• **TASK PROMPT**: Reproduce exactly the section that begins at the line containing "Write part 3 of the build123d" and ends at the line containing "obj.parent = None", both lines included; omit all other lines.
>> START DATA SHOWN
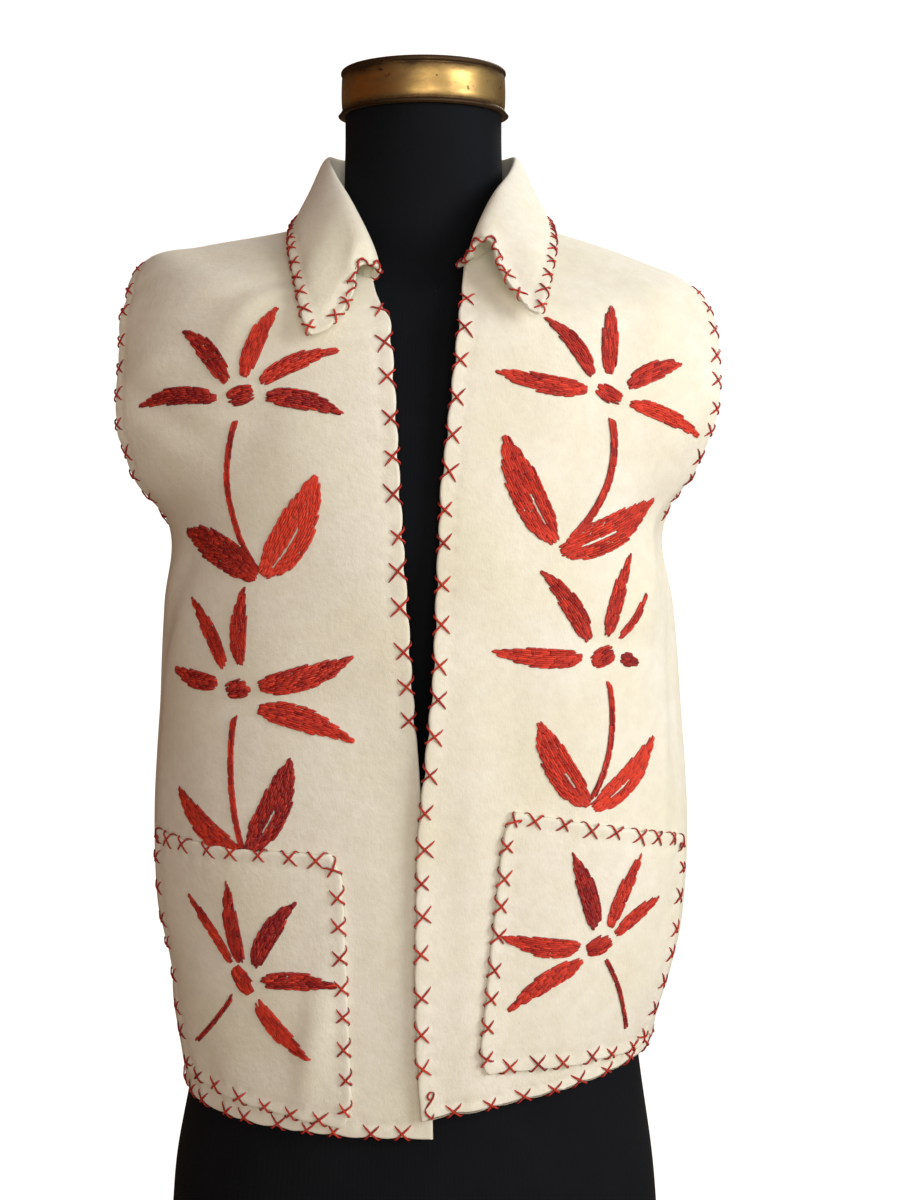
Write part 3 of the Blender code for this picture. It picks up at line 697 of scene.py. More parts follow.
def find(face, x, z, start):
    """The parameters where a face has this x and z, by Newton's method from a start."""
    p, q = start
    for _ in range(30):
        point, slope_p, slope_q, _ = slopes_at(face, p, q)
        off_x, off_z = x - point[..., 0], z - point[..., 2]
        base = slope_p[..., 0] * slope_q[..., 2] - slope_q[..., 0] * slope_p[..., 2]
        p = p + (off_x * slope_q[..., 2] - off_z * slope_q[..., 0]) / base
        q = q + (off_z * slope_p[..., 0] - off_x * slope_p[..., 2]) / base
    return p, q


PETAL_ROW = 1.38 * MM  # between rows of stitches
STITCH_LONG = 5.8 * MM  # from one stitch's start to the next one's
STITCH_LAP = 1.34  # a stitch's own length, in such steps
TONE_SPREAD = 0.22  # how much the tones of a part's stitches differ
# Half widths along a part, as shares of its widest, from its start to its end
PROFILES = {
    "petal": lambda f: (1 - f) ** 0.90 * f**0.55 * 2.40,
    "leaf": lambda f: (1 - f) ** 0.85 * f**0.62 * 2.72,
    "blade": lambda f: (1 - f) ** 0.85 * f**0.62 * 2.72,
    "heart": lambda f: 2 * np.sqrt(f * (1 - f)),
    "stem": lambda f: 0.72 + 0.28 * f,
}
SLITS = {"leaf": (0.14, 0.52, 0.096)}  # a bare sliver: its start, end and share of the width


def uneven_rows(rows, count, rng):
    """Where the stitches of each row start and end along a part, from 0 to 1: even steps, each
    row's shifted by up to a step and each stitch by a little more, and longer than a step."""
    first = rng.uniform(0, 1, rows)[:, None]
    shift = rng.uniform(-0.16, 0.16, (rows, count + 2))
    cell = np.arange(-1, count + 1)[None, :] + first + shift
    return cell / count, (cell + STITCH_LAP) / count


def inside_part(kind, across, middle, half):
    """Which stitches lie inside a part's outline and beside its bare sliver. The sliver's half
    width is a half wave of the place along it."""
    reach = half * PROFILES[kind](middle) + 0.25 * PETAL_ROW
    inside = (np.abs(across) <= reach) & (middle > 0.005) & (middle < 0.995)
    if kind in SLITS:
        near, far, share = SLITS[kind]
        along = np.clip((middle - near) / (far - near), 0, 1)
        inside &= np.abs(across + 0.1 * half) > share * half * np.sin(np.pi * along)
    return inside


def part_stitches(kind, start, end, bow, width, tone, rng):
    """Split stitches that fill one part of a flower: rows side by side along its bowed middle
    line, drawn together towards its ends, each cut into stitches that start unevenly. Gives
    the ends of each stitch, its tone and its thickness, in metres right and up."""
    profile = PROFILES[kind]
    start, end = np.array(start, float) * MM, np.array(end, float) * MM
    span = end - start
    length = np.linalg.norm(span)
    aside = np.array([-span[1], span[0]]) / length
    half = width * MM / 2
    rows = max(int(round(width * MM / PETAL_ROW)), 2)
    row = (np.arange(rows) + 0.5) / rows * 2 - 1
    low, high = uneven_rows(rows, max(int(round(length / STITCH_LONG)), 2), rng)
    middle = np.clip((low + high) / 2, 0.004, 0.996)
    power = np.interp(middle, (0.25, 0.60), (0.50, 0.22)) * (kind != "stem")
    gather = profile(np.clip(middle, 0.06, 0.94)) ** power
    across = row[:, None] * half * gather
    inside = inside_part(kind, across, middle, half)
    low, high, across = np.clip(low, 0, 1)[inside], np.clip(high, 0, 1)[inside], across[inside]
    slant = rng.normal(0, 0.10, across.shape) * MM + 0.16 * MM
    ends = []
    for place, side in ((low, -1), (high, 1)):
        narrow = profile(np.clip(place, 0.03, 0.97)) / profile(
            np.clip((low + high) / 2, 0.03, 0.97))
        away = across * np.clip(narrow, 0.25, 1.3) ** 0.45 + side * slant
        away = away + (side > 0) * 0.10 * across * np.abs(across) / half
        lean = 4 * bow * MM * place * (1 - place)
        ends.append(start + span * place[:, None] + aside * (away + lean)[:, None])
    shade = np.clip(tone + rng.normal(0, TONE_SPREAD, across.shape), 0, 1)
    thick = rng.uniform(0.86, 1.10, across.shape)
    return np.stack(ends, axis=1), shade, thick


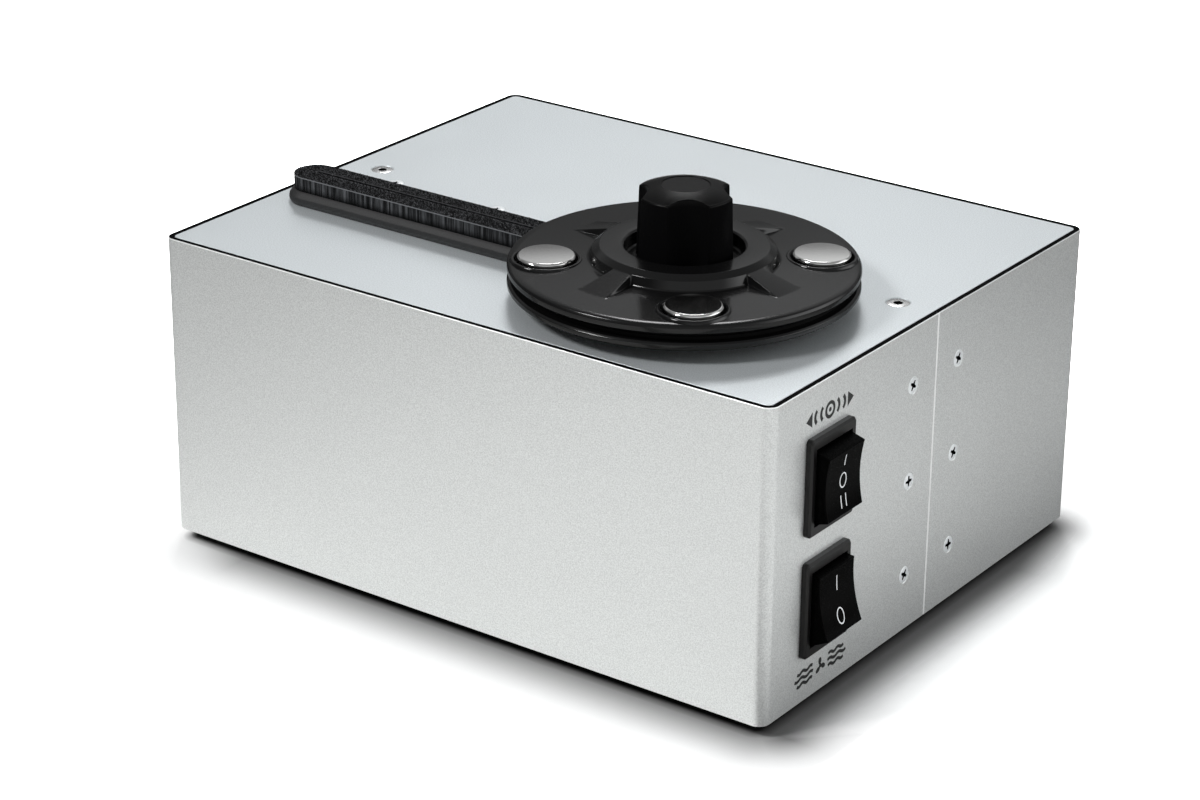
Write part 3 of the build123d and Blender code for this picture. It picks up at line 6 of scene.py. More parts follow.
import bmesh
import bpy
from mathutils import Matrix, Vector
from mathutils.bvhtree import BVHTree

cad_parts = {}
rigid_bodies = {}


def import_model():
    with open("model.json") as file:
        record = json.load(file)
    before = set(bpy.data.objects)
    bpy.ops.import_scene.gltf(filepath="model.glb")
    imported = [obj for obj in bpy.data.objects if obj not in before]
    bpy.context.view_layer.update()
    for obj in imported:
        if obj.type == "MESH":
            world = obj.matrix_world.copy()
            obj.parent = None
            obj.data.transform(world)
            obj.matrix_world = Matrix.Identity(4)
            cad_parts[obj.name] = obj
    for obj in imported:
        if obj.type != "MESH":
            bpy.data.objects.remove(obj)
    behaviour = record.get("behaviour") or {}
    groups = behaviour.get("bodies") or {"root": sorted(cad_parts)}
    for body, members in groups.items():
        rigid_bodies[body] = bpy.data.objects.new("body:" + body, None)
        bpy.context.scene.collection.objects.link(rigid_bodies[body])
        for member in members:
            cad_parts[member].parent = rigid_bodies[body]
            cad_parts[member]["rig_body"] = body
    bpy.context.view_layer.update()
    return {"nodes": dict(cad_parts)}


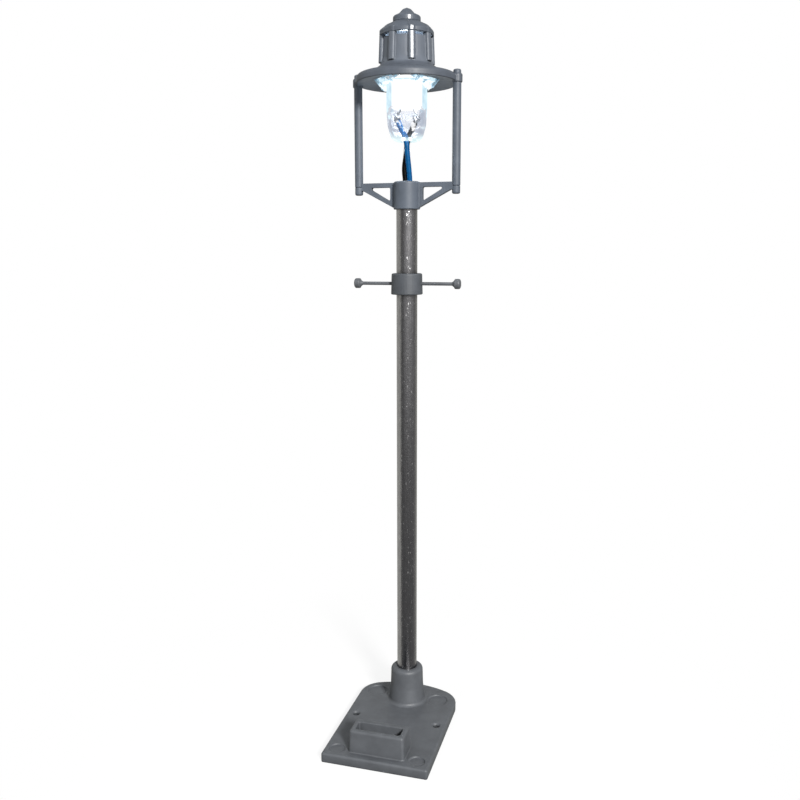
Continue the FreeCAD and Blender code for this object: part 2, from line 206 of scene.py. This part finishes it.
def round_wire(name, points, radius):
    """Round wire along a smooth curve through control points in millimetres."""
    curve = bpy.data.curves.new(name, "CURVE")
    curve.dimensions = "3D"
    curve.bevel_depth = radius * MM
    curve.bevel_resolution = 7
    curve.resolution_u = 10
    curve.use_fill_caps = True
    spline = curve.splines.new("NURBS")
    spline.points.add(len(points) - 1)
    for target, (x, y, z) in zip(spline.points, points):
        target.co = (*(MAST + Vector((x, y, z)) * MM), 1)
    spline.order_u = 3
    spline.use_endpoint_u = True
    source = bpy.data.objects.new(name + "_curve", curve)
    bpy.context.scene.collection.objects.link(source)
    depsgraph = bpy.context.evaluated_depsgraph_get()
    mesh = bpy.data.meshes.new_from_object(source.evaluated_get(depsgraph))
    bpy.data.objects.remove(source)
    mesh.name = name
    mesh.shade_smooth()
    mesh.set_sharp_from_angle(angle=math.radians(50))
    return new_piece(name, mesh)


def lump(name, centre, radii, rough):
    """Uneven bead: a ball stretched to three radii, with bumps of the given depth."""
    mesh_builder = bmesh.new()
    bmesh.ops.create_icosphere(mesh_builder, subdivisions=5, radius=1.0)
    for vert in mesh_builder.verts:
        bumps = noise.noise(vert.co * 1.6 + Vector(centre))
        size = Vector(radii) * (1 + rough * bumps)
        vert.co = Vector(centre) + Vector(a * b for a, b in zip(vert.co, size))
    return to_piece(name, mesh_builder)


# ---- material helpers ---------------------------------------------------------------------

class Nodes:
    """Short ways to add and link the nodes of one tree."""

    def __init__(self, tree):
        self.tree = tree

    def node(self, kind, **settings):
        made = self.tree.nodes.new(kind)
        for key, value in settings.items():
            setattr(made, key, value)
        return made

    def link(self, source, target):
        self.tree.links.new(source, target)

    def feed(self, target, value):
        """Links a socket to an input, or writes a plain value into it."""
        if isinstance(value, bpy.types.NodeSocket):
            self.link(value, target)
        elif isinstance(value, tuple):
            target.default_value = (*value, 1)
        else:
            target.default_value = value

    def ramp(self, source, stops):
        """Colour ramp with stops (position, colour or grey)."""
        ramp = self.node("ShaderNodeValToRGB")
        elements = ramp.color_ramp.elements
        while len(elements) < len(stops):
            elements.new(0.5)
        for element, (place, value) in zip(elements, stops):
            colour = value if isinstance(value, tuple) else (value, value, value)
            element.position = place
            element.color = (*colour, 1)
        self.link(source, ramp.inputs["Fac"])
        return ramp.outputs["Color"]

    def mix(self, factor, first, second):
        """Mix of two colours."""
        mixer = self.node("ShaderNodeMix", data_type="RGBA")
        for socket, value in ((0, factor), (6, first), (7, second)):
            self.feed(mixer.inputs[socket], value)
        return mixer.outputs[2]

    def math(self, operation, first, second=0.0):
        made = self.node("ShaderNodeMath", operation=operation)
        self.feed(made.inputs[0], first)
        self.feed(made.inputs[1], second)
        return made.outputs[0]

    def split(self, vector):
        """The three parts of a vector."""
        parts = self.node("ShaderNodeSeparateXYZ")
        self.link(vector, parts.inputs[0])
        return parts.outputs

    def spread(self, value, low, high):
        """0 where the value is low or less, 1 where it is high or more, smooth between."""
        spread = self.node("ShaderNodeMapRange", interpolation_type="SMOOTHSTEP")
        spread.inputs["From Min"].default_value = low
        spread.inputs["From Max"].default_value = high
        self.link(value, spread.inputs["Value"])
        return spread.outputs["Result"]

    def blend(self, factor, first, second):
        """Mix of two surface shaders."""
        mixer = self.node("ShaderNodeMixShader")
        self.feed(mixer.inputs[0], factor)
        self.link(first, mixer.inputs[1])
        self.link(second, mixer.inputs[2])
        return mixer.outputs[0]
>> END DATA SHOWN
• **COMPLETED TASK**:
Write part 3 of the build123d and Blender code for this picture. It picks up at line 6 of scene.py. More parts follow.
import bmesh
import bpy
from mathutils import Matrix, Vector
from mathutils.bvhtree import BVHTree

cad_parts = {}
rigid_bodies = {}


def import_model():
    with open("model.json") as file:
        record = json.load(file)
    before = set(bpy.data.objects)
    bpy.ops.import_scene.gltf(filepath="model.glb")
    imported = [obj for obj in bpy.data.objects if obj not in before]
    bpy.context.view_layer.update()
    for obj in imported:
        if obj.type == "MESH":
            world = obj.matrix_world.copy()
            obj.parent = None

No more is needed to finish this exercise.